C’est parti et d’emblée la fumée ne verse pas exactement dans la subtilité : une généreuse dose de sucre, une acidité poivrée marquée mais pas caustique, du grillé, et puis bien sûr une combinaison d’un bouquet de fleurs et d’une corbeille de bergamotes. Ça fait beaucoup. Pourtant, je suis nettement moins écœuré que par le Great Dixter. Herr Wiedemann a raison : c’est vivace, c’est tonique, c’est nerveux. Parce que ce sont clairement les notes aiguës d’agrume qui mènent la danse. Il faut ajouter de suite que ce n’est pas pour autant que le mélange manque d’équilibre. Les sucres contrebalancent l’acidité, alors que l’épicé, le grillé et un accent musqué la complémentent. Dans son genre, c’est donc un mélange bien fait. D’ailleurs, contrairement aux aros populaires, le tabac ne devient pas amer en cours de route et conserve avec précision toute sa force gustative. Mais attention, tant d’intensité et de fougue nécessitent des pipes à volume réduit, sinon le palais risque une overdose. D’ailleurs, le fumage terminé, ma bouche est imprégnée d’un insistant arrière-goût qui perdure.

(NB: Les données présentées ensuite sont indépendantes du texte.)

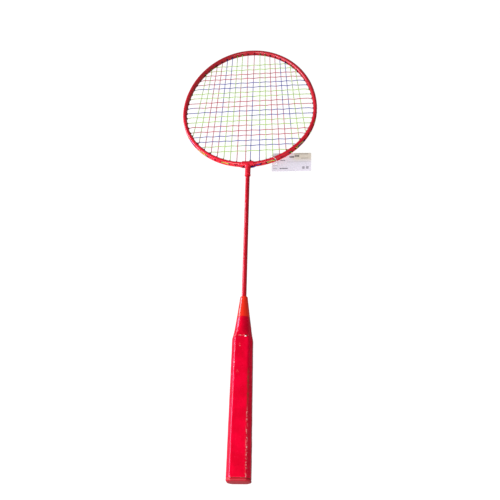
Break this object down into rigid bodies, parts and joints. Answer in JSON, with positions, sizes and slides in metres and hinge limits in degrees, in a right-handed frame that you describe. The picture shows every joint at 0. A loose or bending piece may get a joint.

Le Sissinghurst n’est pas pour moi. Même si j’admets que c’est un aromatique de qualité supérieure qui fera à coup sûr la joie des amateurs du genre, son aromatisation est trop tapageuse à mon goût. En ce sens, il me rappelle l’Erinmore, le modèle même du tabac qu’on aime ou qu’on déteste.

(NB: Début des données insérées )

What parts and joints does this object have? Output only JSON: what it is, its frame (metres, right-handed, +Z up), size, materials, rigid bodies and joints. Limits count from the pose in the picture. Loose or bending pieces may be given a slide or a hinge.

Dunhill, Three Year Matured Virginia

Il y a un quart de siècle, j’ai goûté le Three Year Matured, mais je n’ai gardé de cette expérience qu’un très vague souvenir. Il est certain qu’à l’époque il ne m’avait pas particulièrement emballé, vu que je n’en ai plus jamais acheté. D’ailleurs, il suffit de consulter Tobaccoreviews pour comprendre que je suis loin d’être le seul à avoir été déçu. C’est l’un des rares tabacs Dunhill à obtenir un score parfaitement médiocre : 2,4.

L’histoire du blend reflète clairement son manque de popularité. Introduit en 1923, sa production a été arrêtée fin des années 70. Quelques décennies plus tard, Murray’s l’a réintroduit sur le marché, mais faute de succès, l’a définitivement abandonné en 2007. Finalement, le Scandinavian Tobacco Group l’a relancé en 2015, mais vous savez ce qui est advenu depuis de la marque Dunhill.

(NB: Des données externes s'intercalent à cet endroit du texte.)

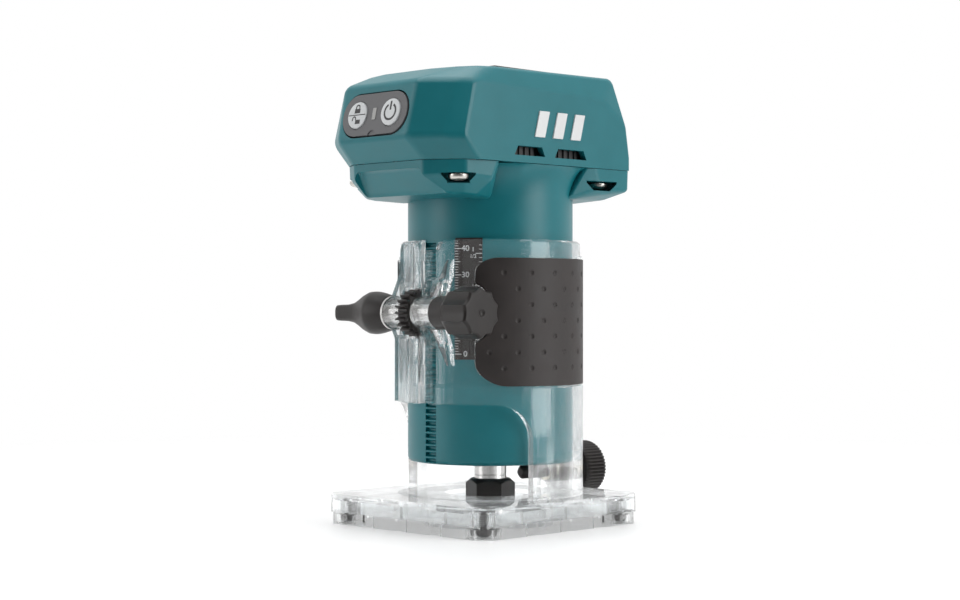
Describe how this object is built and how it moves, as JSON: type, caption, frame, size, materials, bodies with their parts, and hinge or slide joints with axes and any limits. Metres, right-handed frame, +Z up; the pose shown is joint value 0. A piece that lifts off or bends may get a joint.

Malgré son nom, le mélange n’est pas un VA pur. A part les virginias, notamment du rouge, il contient également un peu de tabacs d’Orient. Et, surprise, des essences de fruits dont le producteur s’empresse de spécifier qu’il s’agit d’une aromatisation very, very subtle qui laisse intact le goût des tabacs.

Ça se confirme à l’ouverture de la boîte : les tabacs ne dégagent pas d’arômes fruités. Au contraire. Le nez est discret et s’exprime sur la terre, la levure, le moisi plutôt que sur le fruit. Ce n’est qu’en humant longuement qu’on devine une vague note fruitée. Fondamentalement, c’est un nez morne, sec, un peu poussiéreux. Visuellement parlant, avec sa coupe fine et sa couleur presque uniformément brun clair, le Three Year Matured ne m’attire pas. Je crois que je vais m’ennuyer.

Je ne me trompe pas. Pas d’inacceptables défauts, pas d’atouts particuliers. Un mélange anonyme et anodin, barbant du début à la fin. Une fumée qui manque de relief et de profondeur. Une saveur peu marquée avec des notes citronnées, un côté terreux, une touche de levure, quelques épices, avec en plus un goût impur qui me rappelle la cendre de cigarette. Côté structure, on reste dans la petitesse : des sucres sobres, des acides discrets, une petite amertume et quelques grains de sel.

Pas d’évolution. Comme l’ennui devient mortel, j’ai tout le temps de me poser des questions. Comment se fait-il que le red virginia qui a fait la gloire de McClelland, est ici dépourvu de tout caractère ? Où sont passées les herbes orientales qui sont censées raviver un blend ? A quoi sert l’essence de fruits ? Pourquoi avec relancé un tabac sans aucun mérite ?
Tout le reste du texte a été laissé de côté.